2. Resizing and Cropping

resized = cv2.resize(img, (300, 300))
cropped = img[50:200, 100:300]

3. Drawing Shapes and Text

cv2.rectangle(img, (10, 10), (100, 100), (0, 255, 0), 2)
cv2.circle(img, (150, 150), 50, (255, 0, 0), -1)
cv2.putText(img, 'Hello', (50, 250), cv2.FONT_HERSHEY_SIMPLEX, 1, (255, 255, 255), 2)

4. Video Capture from Webcam

cap = cv2.VideoCapture(0)
while True:
    ret, frame = cap.read()
    cv2.imshow('Webcam', frame)
    if cv2.waitKey(1) & 0xFF == ord('q'):
        break
cap.release()
cv2.destroyAllWindows()

5. Edge Detection with Canny

gray = cv2.cvtColor(img, cv2.COLOR_BGR2GRAY)
edges = cv2.Canny(gray, 100, 200)
cv2.imshow('Edges', edges)

6. Face Detection using Haar Cascades

face_cascade = cv2.CascadeClassifier(cv2.data.haarcascades + 'haarcascade_frontalface_default.xml')
faces = face_cascade.detectMultiScale(gray, 1.1, 4)
for (x, y, w, h) in faces:
    cv2.rectangle(img, (x, y), (x+w, y+h), (255, 0, 0), 2)

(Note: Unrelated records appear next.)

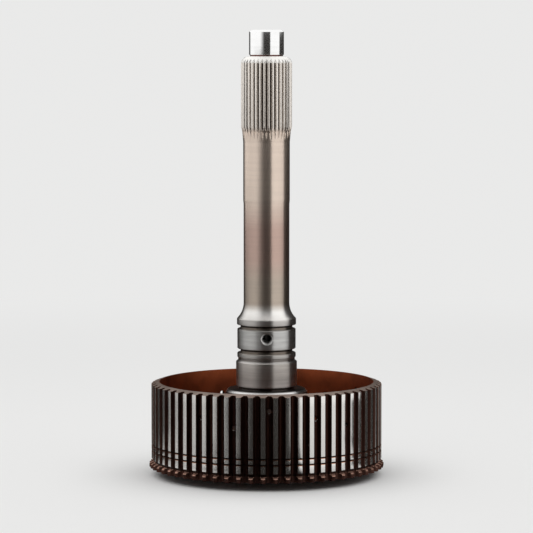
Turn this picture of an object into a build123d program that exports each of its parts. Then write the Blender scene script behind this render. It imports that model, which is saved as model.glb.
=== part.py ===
from build123d import *
from math import acos, cos, pi, radians, sin, tan
import os

# Input shaft with its clutch hub, standing on its rear face: +Z up the shaft, origin at the
# centre of the rear face, the oil cross-hole facing -Y. Millimetres and degrees.

# Rear hub, the seat of the clutch hub's web, and the flange above it
rear_radius = 24.5
rear_length = 9.0
rear_chamfer = 0.8
flange_radius = 25.6
flange_length = 36.95
flange_chamfer = 1.1

# Neck and journal
neck_depth = 1.8
neck_length = 2.6
neck_relief = 0.5
journal_radius = 19.0
journal_length = 15.95
journal_chamfer = 0.6

# Seal-ring lands and grooves
relief_depth = 0.55
relief_length = 2.1
ring_land_radius = 18.25
ring_land_length = 3.05
seal_groove_depth = 2.0
seal_groove_width = 2.45
seal_land_radius = 18.2
seal_land_length = 12.5
land_chamfer = 0.4
collar_radius = 18.45
collar_length = 3.85

# Flare and tube; the upper tube stands just under the spline's roots
flare_radius = 13.8
lower_tube_length = 61.7
tube_step = 0.23
tube_step_length = 2.0
tube_root_gap = 0.17
upper_tube_length = 36.35

# External spline, the run-out cone under it and the crown over it
spline_count = 36
spline_radius = 15.85
spline_length = 39.7
spline_pressure_angle = 30.0
spline_dedendum = 0.9
spline_turn = -1.3
cone_rise = 0.45
cone_length = 6.8
cone_lead_length = 2.7
crown_start_angle = 76.0
crown_face_width = 0.2

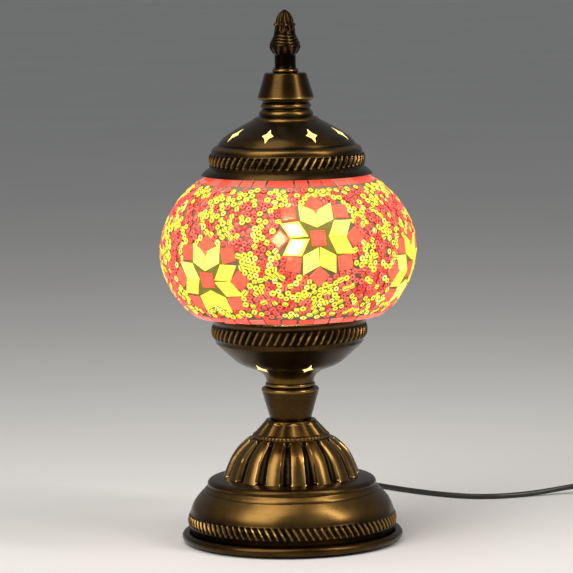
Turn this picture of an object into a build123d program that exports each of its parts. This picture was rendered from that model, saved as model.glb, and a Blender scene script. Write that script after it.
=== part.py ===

7. Image Filtering (Blurring)

blurred = cv2.GaussianBlur(img, (5, 5), 0)
cv2.imshow('Blurred', blurred)

8. Image Thresholding

ret, thresh = cv2.threshold(gray, 127, 255, cv2.THRESH_BINARY)

9. Contour Detection

contours, _ = cv2.findContours(thresh, cv2.RETR_TREE, cv2.CHAIN_APPROX_SIMPLE)
cv2.drawContours(img, contours, -1, (0, 255, 0), 3)

Advanced Techniques

1. Feature Matching

orb = cv2.ORB_create()
kp1, des1 = orb.detectAndCompute(img1, None)
kp2, des2 = orb.detectAndCompute(img2, None)
matcher = cv2.BFMatcher(cv2.NORM_HAMMING, crossCheck=True)
matches = matcher.match(des1, des2)
matches = sorted(matches, key=lambda x:x.distance)

2. Background Subtraction

fgbg = cv2.createBackgroundSubtractorMOG2()
fgmask = fgbg.apply(frame)

3. Object Tracking (CSRT)

tracker = cv2.TrackerCSRT_create()
bbox = (x, y, w, h)
tracker.init(frame, bbox)

4. Deep Learning with OpenCV DNN

net = cv2.dnn.readNetFromONNX('model.onnx')
blob = cv2.dnn.blobFromImage(img, scalefactor=1.0/255.0, size=(224, 224))
net.setInput(blob)
out = net.forward()

Best Practices

  • Always handle color conversions (BGR <-> RGB) correctly
  • Use in loops to avoid freeze
  • Release video resources properly using cap.release()
  • Modularize code into reusable functions/classes
  • Benchmark processing time for real-time systems

Common Pitfalls

  1. Wrong Image Paths

    • Always check if image is loaded: if img is None:
  2. Incorrect Color Format

    • BGR vs RGB mismatch can break ML pipelines
  3. Haar Cascades Inaccuracy

    • Use deep learning models (e.g., DNN or MTCNN) for better accuracy
  4. Memory Leaks

    • Improper release of video streams
  5. Hardcoded Paths

    • Use os.path for cross-platform compatibility

Comparison with Other Libraries

Feature OpenCV scikit-image PIL/Pillow ImageAI
Language Support C++, Python Python Python Python
Real-Time Video Yes No No Partial
DNN Support Yes No No Yes
GPU Acceleration Yes (CUDA) No No Yes (TensorFlow)
Embedded Support Yes (Raspberry Pi, Jetson) No No Partial

OpenCV excels in performance, platform support, and integration with hardware. For heavy ML tasks, it pairs well with PyTorch or TensorFlow.

Conclusion

OpenCV remains a powerful tool for software developers looking to incorporate image and video processing into their applications. Its simplicity, speed, and wide range of capabilities make it ideal for both prototyping and production.

Key Takeaways

  • Use OpenCV for real-time, cross-platform computer vision tasks.
  • Master the core API for images, video, and filtering.
  • Leverage advanced features like tracking, DNN, and feature matching.
  • Combine OpenCV with deep learning frameworks for powerful hybrid solutions.

Further Resources

This guide offers a complete developer-centric view of OpenCV. Apply it to your projects, benchmark performance, and integrate it with modern AI systems to unlock its full potential.